| WRITTEN TASK |
Everything from the line containing "obj.parent = None" down to the line containing "weld_noise = random.Random(7)" is to be returned exactly; include both boundary lines and leave out all others.
— START SUPPLIED ENTRIES —
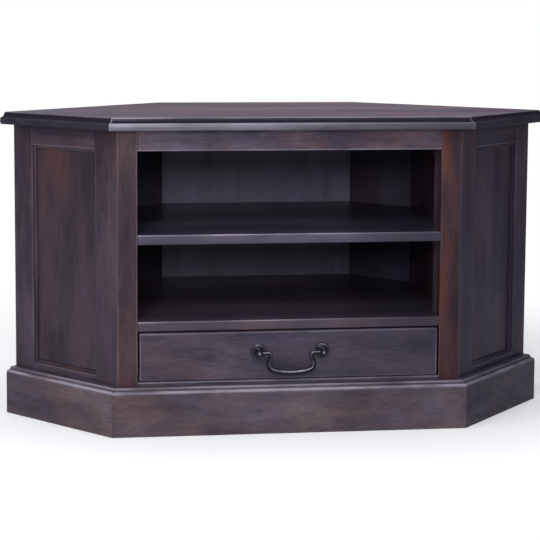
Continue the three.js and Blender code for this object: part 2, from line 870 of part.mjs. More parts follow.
— END SUPPLIED ENTRIES —
— START SUPPLIED ENTRIES —
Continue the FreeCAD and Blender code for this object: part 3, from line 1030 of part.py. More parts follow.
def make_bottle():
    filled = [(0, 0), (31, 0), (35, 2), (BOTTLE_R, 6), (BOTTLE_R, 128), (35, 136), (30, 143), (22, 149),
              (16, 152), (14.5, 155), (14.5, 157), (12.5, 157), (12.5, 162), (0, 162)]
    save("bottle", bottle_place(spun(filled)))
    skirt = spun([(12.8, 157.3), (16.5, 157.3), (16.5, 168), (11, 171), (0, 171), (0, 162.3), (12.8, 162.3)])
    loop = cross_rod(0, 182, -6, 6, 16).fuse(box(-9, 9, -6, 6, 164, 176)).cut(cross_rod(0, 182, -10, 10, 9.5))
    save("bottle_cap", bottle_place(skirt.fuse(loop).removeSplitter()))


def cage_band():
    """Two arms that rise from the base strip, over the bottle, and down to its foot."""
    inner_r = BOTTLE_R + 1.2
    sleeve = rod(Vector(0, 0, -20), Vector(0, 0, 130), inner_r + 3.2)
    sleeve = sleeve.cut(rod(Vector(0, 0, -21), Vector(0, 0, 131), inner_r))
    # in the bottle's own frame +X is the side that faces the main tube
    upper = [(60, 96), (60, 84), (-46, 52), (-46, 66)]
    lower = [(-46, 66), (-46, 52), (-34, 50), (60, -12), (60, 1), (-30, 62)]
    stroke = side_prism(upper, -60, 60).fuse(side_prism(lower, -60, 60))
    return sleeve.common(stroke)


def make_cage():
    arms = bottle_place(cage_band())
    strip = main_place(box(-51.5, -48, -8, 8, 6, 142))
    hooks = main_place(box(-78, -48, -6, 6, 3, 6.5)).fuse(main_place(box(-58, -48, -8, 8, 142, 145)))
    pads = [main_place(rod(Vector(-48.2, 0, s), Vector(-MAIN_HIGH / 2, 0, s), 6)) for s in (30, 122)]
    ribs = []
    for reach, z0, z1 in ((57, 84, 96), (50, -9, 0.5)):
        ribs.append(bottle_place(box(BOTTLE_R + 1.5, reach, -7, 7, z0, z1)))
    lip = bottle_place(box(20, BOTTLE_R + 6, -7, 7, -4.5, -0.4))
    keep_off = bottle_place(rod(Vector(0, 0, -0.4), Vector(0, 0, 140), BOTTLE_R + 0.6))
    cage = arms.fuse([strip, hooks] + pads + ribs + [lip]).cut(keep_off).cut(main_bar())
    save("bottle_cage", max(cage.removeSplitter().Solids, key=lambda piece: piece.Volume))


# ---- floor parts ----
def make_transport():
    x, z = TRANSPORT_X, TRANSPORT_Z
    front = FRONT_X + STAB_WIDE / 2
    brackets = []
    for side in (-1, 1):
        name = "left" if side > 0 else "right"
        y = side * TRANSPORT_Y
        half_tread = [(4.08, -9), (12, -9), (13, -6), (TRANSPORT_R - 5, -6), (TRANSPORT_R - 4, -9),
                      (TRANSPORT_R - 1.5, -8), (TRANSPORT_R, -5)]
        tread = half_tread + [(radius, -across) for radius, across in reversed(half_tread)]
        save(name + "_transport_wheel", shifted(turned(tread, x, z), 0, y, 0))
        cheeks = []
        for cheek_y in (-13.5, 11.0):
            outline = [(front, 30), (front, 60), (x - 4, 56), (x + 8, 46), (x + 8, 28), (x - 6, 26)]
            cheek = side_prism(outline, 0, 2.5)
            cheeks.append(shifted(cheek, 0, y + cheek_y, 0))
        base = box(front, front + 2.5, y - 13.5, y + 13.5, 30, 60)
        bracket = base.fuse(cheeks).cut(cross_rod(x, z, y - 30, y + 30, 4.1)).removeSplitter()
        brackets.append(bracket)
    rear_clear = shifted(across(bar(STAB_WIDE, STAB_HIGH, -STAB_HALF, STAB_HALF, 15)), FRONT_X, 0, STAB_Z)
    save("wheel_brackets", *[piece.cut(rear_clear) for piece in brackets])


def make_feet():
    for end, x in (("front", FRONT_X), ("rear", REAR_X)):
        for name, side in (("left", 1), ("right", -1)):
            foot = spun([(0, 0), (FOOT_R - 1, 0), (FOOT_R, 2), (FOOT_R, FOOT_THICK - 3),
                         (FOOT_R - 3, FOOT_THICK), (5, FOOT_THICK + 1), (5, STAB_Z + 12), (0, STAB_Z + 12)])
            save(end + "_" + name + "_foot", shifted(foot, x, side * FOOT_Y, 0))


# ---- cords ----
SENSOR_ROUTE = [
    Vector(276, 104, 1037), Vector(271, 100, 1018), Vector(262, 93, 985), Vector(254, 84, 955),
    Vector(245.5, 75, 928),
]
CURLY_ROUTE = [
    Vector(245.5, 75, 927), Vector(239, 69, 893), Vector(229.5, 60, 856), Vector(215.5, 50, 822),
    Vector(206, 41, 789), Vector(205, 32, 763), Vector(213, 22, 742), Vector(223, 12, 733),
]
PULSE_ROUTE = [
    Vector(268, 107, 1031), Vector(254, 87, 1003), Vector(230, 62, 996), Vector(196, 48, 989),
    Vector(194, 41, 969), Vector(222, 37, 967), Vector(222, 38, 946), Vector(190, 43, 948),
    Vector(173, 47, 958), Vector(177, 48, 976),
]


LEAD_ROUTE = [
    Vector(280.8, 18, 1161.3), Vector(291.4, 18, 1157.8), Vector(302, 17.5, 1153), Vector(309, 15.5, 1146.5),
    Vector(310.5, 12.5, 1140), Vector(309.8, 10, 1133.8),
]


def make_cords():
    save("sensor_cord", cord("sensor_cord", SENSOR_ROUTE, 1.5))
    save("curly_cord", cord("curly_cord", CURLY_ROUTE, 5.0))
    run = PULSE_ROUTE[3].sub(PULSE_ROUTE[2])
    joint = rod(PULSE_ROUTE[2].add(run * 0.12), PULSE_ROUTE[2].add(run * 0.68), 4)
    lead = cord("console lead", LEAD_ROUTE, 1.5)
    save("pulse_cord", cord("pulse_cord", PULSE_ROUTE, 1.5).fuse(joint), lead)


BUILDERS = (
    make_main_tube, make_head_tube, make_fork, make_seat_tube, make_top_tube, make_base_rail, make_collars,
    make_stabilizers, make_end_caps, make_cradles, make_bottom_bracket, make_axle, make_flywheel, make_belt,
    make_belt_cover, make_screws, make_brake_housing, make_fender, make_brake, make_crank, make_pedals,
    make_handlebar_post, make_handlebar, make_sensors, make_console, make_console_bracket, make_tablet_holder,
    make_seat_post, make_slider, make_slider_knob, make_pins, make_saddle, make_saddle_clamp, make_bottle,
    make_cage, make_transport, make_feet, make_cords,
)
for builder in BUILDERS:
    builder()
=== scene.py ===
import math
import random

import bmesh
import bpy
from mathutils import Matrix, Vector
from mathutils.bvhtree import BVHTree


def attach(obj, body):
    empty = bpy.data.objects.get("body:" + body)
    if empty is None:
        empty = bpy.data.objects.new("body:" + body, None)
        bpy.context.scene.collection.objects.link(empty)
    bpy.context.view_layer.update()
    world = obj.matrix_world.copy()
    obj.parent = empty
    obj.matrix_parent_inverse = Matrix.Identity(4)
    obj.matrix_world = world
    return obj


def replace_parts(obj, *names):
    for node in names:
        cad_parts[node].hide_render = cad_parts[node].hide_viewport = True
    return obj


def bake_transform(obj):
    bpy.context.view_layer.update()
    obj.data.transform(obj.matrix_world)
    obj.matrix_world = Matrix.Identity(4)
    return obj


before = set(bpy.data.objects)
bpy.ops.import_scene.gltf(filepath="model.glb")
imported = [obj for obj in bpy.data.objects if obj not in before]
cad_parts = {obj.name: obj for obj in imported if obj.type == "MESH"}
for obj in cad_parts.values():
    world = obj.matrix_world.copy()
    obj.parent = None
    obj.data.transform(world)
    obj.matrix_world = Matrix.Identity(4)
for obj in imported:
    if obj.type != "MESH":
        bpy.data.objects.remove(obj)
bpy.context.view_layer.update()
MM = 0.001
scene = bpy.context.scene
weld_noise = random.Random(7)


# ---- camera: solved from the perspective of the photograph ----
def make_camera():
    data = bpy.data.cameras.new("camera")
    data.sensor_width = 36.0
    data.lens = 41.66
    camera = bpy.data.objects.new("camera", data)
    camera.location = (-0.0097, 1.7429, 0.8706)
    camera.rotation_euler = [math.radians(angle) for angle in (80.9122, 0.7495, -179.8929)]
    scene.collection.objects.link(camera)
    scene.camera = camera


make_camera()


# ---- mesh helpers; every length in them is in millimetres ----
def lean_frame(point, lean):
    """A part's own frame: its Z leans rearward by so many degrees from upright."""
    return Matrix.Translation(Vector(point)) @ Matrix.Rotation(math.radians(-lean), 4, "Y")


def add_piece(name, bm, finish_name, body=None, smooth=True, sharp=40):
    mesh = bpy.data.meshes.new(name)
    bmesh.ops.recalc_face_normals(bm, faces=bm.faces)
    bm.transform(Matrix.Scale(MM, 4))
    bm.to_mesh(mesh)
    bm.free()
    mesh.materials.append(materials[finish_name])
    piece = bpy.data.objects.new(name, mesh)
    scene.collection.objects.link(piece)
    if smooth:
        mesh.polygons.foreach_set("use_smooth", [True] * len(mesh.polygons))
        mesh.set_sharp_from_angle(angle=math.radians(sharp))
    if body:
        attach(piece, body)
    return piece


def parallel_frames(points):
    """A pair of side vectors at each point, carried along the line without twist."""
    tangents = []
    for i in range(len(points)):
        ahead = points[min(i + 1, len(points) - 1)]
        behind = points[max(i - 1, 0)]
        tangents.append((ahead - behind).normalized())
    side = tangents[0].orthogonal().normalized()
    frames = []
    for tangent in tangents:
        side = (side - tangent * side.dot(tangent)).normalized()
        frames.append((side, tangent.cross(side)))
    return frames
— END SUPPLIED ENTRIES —
| SOLUTION TO THIS EXERCISE |
    obj.parent = None
    obj.data.transform(world)
    obj.matrix_world = Matrix.Identity(4)
for obj in imported:
    if obj.type != "MESH":
        bpy.data.objects.remove(obj)
bpy.context.view_layer.update()
MM = 0.001
scene = bpy.context.scene
weld_noise = random.Random(7)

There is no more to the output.